Rizka at work in a room with her mother. Photo: Unicef/Arimacs Wilander
When she decided to enter the Unicef contest – launched in October last year – something shifted in her. “It made me rethink my relationship with drawing, and how to turn art into a tool of resistance.” It also made her take a closer look at herself. “I realised I’m a non-confrontational person. It explains my choosing the dove as Cipta’s messenger.”

In April, Rizka started working with a team of comic-book professionals in the United States to produce Cipta, a 10-page comic book based on her concept. She feels she has learned a great deal from the team, which she likens to her “editors”. “Now I know a thing or two about plotting, pacing, and being more concise,” she says.
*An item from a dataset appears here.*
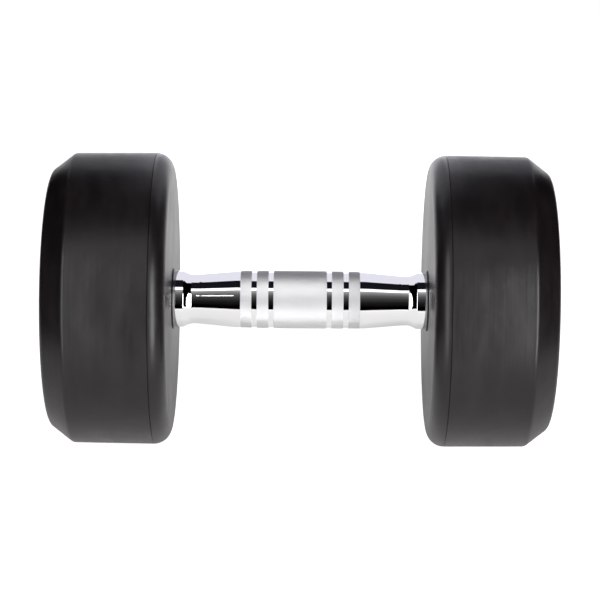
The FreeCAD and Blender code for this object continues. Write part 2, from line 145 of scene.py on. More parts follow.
# %% [markdown]
# ## The studio
# Chrome shows the room more than itself, so the room is laid out as the reflections in the
# photograph tell: a white table, a white card that leans behind the dumbbell, a dark gap
# overhead, a narrow light above the camera, a tall softbox on each side of it and a short tube
# between them. Angles to a lamp are given in the way in which the bar reflects them: how far
# round the bar's axis, from the front horizon over the top to the back, and how far off to the
# side. Every lamp faces the dumbbell and stays out of the picture. A picture of a studio, wrapped
# round the scene, could light it too, but single lamps can each be put where their reflection
# belongs.

# %% Lamps
LAMP_TINT = "#FFFFFF"
CARD_TINT = "#F5F5FF"
# name, degrees round the bar, degrees sideways, metres away, degrees tall, degrees wide, brightness
SOFTBOXES = (
    ("softbox_left", 26, -30, 1.0, 72, 15, 6.6),
    ("softbox_right", 17, 32, 1.0, 62, 18, 11.0),
    ("light_overhead", 72, 0, 1.3, 11, 34, 1.5),
    ("small_tube", 44, -12, 1.5, 1.6, 5, 6.0),
)


def lamp(name, place, direction, upright, size, brightness, tint):
    """A rectangular lamp that shines against its direction. Its brightness is what a perfect
    mirror would show."""
    data = bpy.data.lights.new(name, "AREA")
    data.shape = "RECTANGLE"
    data.size, data.size_y = size
    data.energy = brightness * math.pi * data.size * data.size_y
    data.color = linear(tint)[:3]
    thing = bpy.data.objects.new(name, data)
    thing.matrix_world = Matrix((upright.cross(direction), upright, direction)).transposed().to_4x4()
    thing.location = place
    thing.visible_camera = False
    bpy.context.collection.objects.link(thing)


def softbox(name, around, sideways, distance, tall, wide, brightness):
    """A lamp in one of the directions that the bar reflects, with its size as angles."""
    turn, lean = math.radians(around), math.radians(sideways)
    upright = Vector((0, math.sin(turn), math.cos(turn)))
    flat = math.cos(lean)
    direction = Vector((math.sin(lean), -flat * math.cos(turn), flat * math.sin(turn)))
    size = [2 * distance * math.tan(math.radians(angle / 2)) for angle in (wide, tall)]
    lamp(name, direction * distance, direction, upright, size, brightness, LAMP_TINT)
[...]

Since graduating from high school, Rizka has a lot of free time on her hands. For now, she is content with a few commissions that have kept her “drawing, drawing, drawing”. She is also excited about her upcoming trip to New York.

“I can’t wait to present Cipta,” she says, referring to the annual United Nations High-Level Political Forum on Sustainable Development on July 16, when the book will finally be unveiled.

“In my head there are so many things I want to say, like I wish schools could be the safest haven, instead of breeding grounds for bullies. But really, I’m just so psyched up about the trip. And I hope people will like the book.”